National Writer: Charles Boehm

USMNT: Three lingering questions before World Cup opener vs. Wales

Wright Ferreira USMNT

The US men’s national team’s World Cup opener is looming, and as much good news as head coach Gregg Berhalter has gotten lately in terms of the health and form of key players, some weighty matters remain unsettled in the run-up to Monday’s Group B clash vs. Wales (2 pm ET | FOX, Telemundo).

Here’s a quick overview.

1
Is there a surprise brewing up top?

One of the big tells that a massive match is nigh: Tight lips in front of the microphones. With the nation’s first World Cup bow in eight years just a few days away, meaningful information about the squad is getting harder to glean, even as U.S. Soccer holds media availabilities with Berhalter and his players in Doha, Qatar on a near-daily basis.

Veteran journalist Grant Wahl noted one such moment during Tim Weah’s media roundtable on Tuesday, where the usually laid-back attacker clammed up when asked if he’d gotten any reps at the No. 9 position as opposed to his usual deployment on the right wing, kicking the query in the direction of his coach.

Maybe it’s nothing. Berhalter has in-form specialist 9s at his disposal like Josh Sargent and Haji Wright, and spent much of the last few weeks working daily with Jesús Ferreira during the USMNT’s October fitness camp for MLSers at FC Dallas’ Toyota Soccer Center. He’s also said in the past that he much prefers Weah out wide.

But if Berhalter considers Weah, Christian Pulisic and Gio Reyna all ready to start and wants to fit them all on the pitch at the same time without asking any of them to shoulder a midfielder’s defensive duties, shifting Weah to the center of the trident would be one way to do it.

2
Will Weston McKennie be ready, and what are the consequences?

McKennie is in many ways this team’s heart and soul, an influential personality and – on his day – a game-breaker in the final third with his aerial ability and late runs into the penalty box. Yet his World Cup run-in wasn’t exactly ideal. He strained a quadriceps muscle with Juventus last month, didn’t make it onto any of their recent gameday rosters and was one of the last USMNTers to arrive in Doha, on Monday.

“I think it’s going really well, from everything we heard,” said Berhalter, perhaps a bit cagily, of McKennie’s recovery on Monday. “He’s been training, trained with [Juventus] yesterday, wasn’t in the squad but we expect him to be fully in training … with Wes, we’re going to look at him tomorrow, we expect him to be OK, but we’ll see.”

The original timetable seemed to give the FC Dallas academy product enough time to be fit for Wales, though he mentioned feeling the injury a bit when speaking to media after the US roster reveal event via video conference on Nov. 9.

“I'm not traveling with the team today, we have a game at Verona [the following day], just because I felt a little bit today,” said McKennie. “But tomorrow I should be out trying to pass the ball and long balls, just little final knick-knacks and final touches just to make sure I'm fully 100% and ready to touch the ground running by the time the first game comes, and by the time I fly Monday to meet up with the boys.”

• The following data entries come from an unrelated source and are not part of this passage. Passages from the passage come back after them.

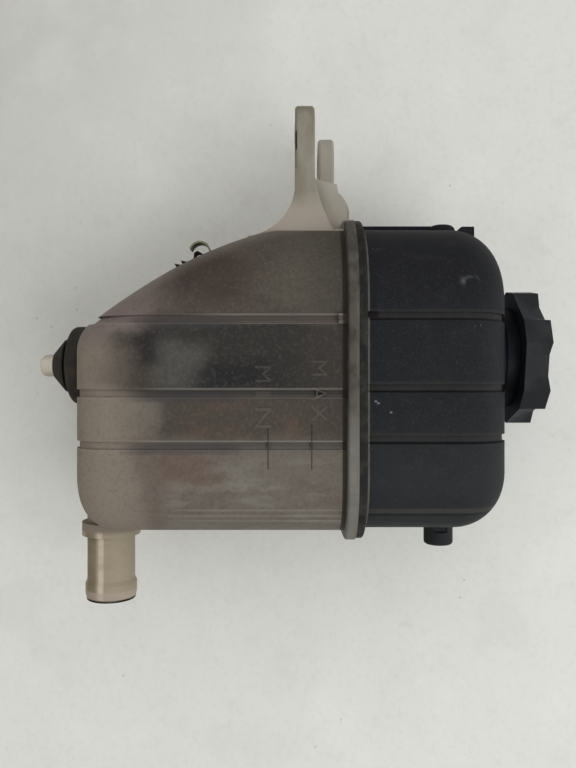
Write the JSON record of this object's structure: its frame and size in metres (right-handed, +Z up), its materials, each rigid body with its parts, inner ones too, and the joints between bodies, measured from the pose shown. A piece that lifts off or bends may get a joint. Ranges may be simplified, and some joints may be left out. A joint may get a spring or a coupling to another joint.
{
  "type": "coolant expansion tank",
  "caption": "Two-part moulded coolant expansion tank with welded flange, screw cap with pressure and vacuum valves, hose spigot, side port, fixing ears and bottom peg.",
  "frame": {"origin": "on the bottom peg's axis, half way up the grommet's groove that the tray's edge sits in", "axes": "+Z up along the peg towards the filler cap, +X towards the hose spigot, -Y towards the face with the level marks"},
  "size_m": [0.231, 0.1184, 0.2442],
  "materials": {
    "translucent_plastic": "translucent natural polypropylene, stained grey-brown",
    "black_plastic": "satin black polypropylene with dusty film",
    "grommet_rubber": "matt black rubber",
    "plated_steel": "zinc plated",
    "clip_plastic": "black nylon",
    "clip_steel": "dull olive plated spring steel",
    "cap_plastic": "fine grained black plastic",
    "cartridge_plastic": "smooth black plastic",
    "seal_rubber": "black sealing rubber",
    "retainer_plastic": "black nylon",
    "valve_brass": "turned brass",
    "spring_steel": "bright spring steel"
  },
  "bodies": {
    "tank": {"lower_shell": "translucent_plastic", "upper_shell": "black_plastic", "peg_grommet": "grommet_rubber", "near_ear_bush": "plated_steel", "far_ear_bush": "plated_steel", "harness_clip_base": "clip_plastic", "harness_clip_band": "clip_steel"},
    "cartridge": {"cap_cartridge": "cartridge_plastic", "cap_gasket": "seal_rubber", "upper_o_ring": "seal_rubber", "lower_o_ring": "seal_rubber", "spring_retainer": "retainer_plastic", "pressure_spring": "spring_steel"},
    "snap_ring": {"cap_snap_ring": "spring_steel"},
    "grip": {"cap_grip": "cap_plastic"},
    "pressure_valve": {"pressure_plate": "valve_brass", "pressure_seal": "seal_rubber", "vacuum_spring": "spring_steel"},
    "vacuum_valve": {"vacuum_valve": "valve_brass", "vacuum_keeper": "valve_brass"}
  },
  "joints": [
    {"name": "cap_lift_off", "type": "slide", "parent": "tank", "child": "cartridge", "axis": [0, 0, 1], "range_m": [0, 0.06]},
    {"name": "cap_rise", "type": "slide", "parent": "cartridge", "child": "snap_ring", "axis": [0, 0, 1], "range_m": [0, 0.005]},
    {"name": "cap_turn", "type": "hinge", "parent": "snap_ring", "child": "grip", "pos_m": [-0.004, 0, 0.222], "axis": [0, 0, 1], "range_deg": [0, 450]},
    {"name": "pressure_valve_lift", "type": "slide", "parent": "cartridge", "child": "pressure_valve", "axis": [0, 0, 1], "range_m": [0, 0.0025], "stiffness_N_per_m": 2400, "springref_m": -0.013, "deforming": ["pressure_spring"]},
    {"name": "vacuum_valve_drop", "type": "slide", "parent": "pressure_valve", "child": "vacuum_valve", "axis": [0, 0, -1], "range_m": [0, 0.002], "stiffness_N_per_m": 650, "springref_m": -0.001, "deforming": ["vacuum_spring"]}
  ],
  "couplings": [
    {"joint": "cap_rise", "follows": "cap_turn", "m_per_rad": 0.000636}
  ]
}
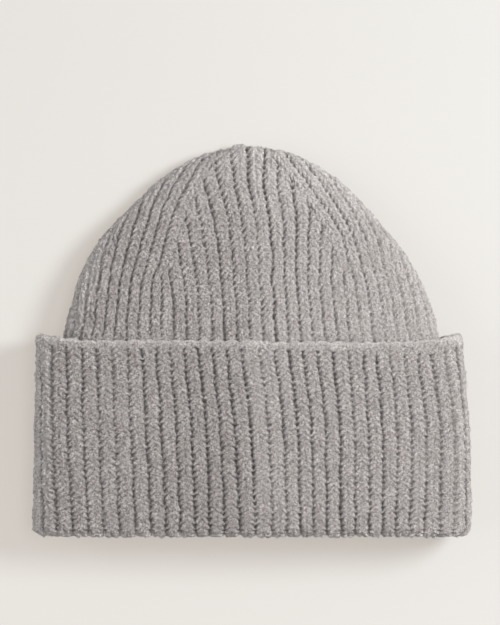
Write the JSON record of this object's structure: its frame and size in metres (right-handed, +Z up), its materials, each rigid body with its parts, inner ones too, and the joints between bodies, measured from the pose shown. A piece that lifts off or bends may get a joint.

Given the mileage he and the USMNT’s other No. 8s are asked to clock, it would be a risk to start him on Monday without full confidence he’s fit to play an hour or more. Then consider that his likely replacement, Luca de la Torre, is finishing up his recovery from a muscular issue of his own – “my guess would be he wouldn't be 90 minutes fit on game one, and he's a guy we're going to have to ramp up during the tournament,” said Berhalter of LDLT last week.

So if Berhalter elects to play it safe with McKennie, we’ll have to see whether he makes a formation tweak from the usual 4-3-3 to more of a 4-2-3-1 (which he might well do even if McKennie does start), and how he plugs the midfielder’s spot, perhaps by fielding Reyna, Pulisic or Brenden Aaronson as a central attacking mid in the latter shape.

3
How much can Sergiño Dest give?

Reporters generally get to glimpse just the first 15 minutes of national teams’ training sessions before being ushered out of the venue, to keep secure even the slightest tidbits of confidential info. A red flag flashed fleetingly just the same at Tuesday’s practice at Al-Gharafa Stadium: The sight of Dest working apart from the main group, wearing running shoes rather than cleats.

“Load management” was the official explanation. Given his limited playing time (375 minutes across Serie A and UEFA Champions League action) for AC Milan this fall, that suggests – as we speculated last week – his adductor issue could limit to at least some extent the amount of physical exertion he can provide over the next month. It helps explain why Berhalter included so many right-back options in his squad, and raises real doubts about Dest’s readiness to start vs. Wales.

Does that open the door for the likes of Joe Scally or Brazil 2014 veteran DeAndre Yedlin to get the nod on Monday? Would Dest’s flair on the ball and attacking mindset be better suited for a super-sub role? Or maybe his minutes are being rationed on the training pitch so that they don’t have to be on game day. Whatever the case, it’s something to watch in the coming days.